— Begin Data excerpt —
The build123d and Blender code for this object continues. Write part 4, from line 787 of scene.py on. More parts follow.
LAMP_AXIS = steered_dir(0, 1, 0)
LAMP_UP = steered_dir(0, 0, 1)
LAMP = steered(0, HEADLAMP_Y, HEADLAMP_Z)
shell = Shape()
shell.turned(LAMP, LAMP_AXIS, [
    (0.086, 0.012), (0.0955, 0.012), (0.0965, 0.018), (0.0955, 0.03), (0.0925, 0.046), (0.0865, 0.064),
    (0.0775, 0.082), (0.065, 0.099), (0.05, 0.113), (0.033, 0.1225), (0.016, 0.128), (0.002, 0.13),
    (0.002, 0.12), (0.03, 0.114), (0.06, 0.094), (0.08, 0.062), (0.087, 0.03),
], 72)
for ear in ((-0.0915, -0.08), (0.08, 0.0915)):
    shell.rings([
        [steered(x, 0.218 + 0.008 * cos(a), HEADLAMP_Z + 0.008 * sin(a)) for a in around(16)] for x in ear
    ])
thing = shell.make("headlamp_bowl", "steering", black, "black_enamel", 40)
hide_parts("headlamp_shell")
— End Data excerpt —
> [Your task]: Nothing in the data may differ; print all of it exactly as written.

> [Worked solution]:
The build123d and Blender code for this object continues. Write part 4, from line 787 of scene.py on. More parts follow.
LAMP_AXIS = steered_dir(0, 1, 0)
LAMP_UP = steered_dir(0, 0, 1)
LAMP = steered(0, HEADLAMP_Y, HEADLAMP_Z)
shell = Shape()
shell.turned(LAMP, LAMP_AXIS, [
    (0.086, 0.012), (0.0955, 0.012), (0.0965, 0.018), (0.0955, 0.03), (0.0925, 0.046), (0.0865, 0.064),
    (0.0775, 0.082), (0.065, 0.099), (0.05, 0.113), (0.033, 0.1225), (0.016, 0.128), (0.002, 0.13),
    (0.002, 0.12), (0.03, 0.114), (0.06, 0.094), (0.08, 0.062), (0.087, 0.03),
], 72)
for ear in ((-0.0915, -0.08), (0.08, 0.0915)):
    shell.rings([
        [steered(x, 0.218 + 0.008 * cos(a), HEADLAMP_Z + 0.008 * sin(a)) for a in around(16)] for x in ear
    ])
thing = shell.make("headlamp_bowl", "steering", black, "black_enamel", 40)
hide_parts("headlamp_shell")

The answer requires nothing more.